We are programmed to be like those around us. Beware who you hang out with. You will become like them.

Be intentional about who you hang out with. You will become like them.

Slide Food Under the Door

“Why, do you think the company made you a manager, last week?” I asked.

“I am not really sure,” Maggie replied. “Many, on my team, have been here longer than me. They are smarter than me. They are older than me. And most of them are men.”

“All true,” I smiled. “So, why you?”

“My manager told me, things run better when I am around.”

“And, why do you think that happens?”

Maggie paused. “These guys are really smart. Engineers, you know. But, they don’t seem to work together very well. It’s not like they fight, they just focus on their own work, without thinking of what is going on around them.”

“And, you?”

“I knock,” Maggie laughed. “I knock and slide food under the door. Not really. I pull them out of their shell, get them to talk to each other. In that instant, they can be quite helpful to each other. Doesn’t seem like a big thing, but, bigger problems get solved when that happens.”

“So, why do you think the company made you a manager, last week?”

If Nothing Changed

“Everything seems to change, every day,” Charlotte whispered. She felt the change, but never said the words.

If nothing changed in your company, what would your team members do at work, today?
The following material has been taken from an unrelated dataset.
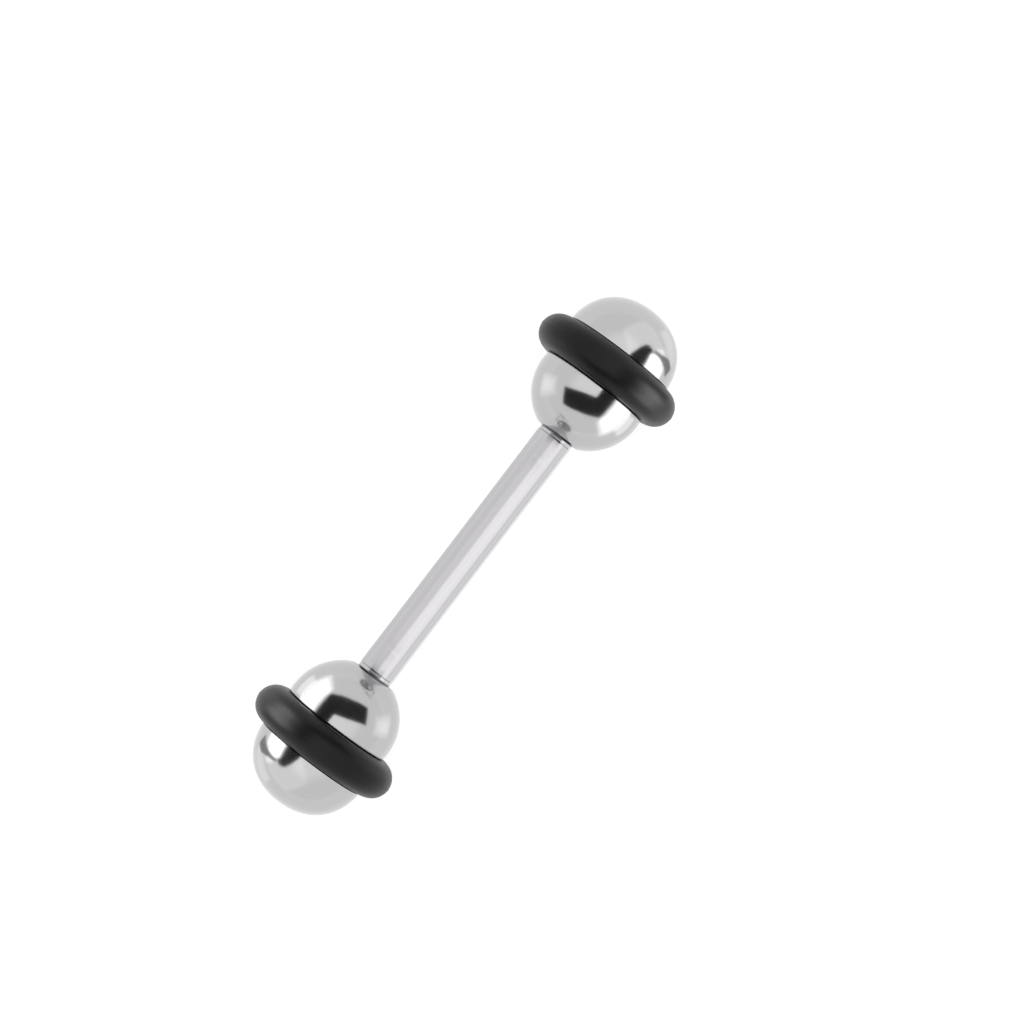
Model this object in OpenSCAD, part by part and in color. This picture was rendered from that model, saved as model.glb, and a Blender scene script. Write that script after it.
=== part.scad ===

They would continue to do the same thing they did the day before. And life would be good.

But things do change, and that is why you have a job as a manager. Change is your job security. As long as there is change, you will have a job to do.

As your customers change, specifications change, technologies change, your role as a manager is to modify systems and processes to accommodate those changes.

The more things change, the more your company needs competent managers.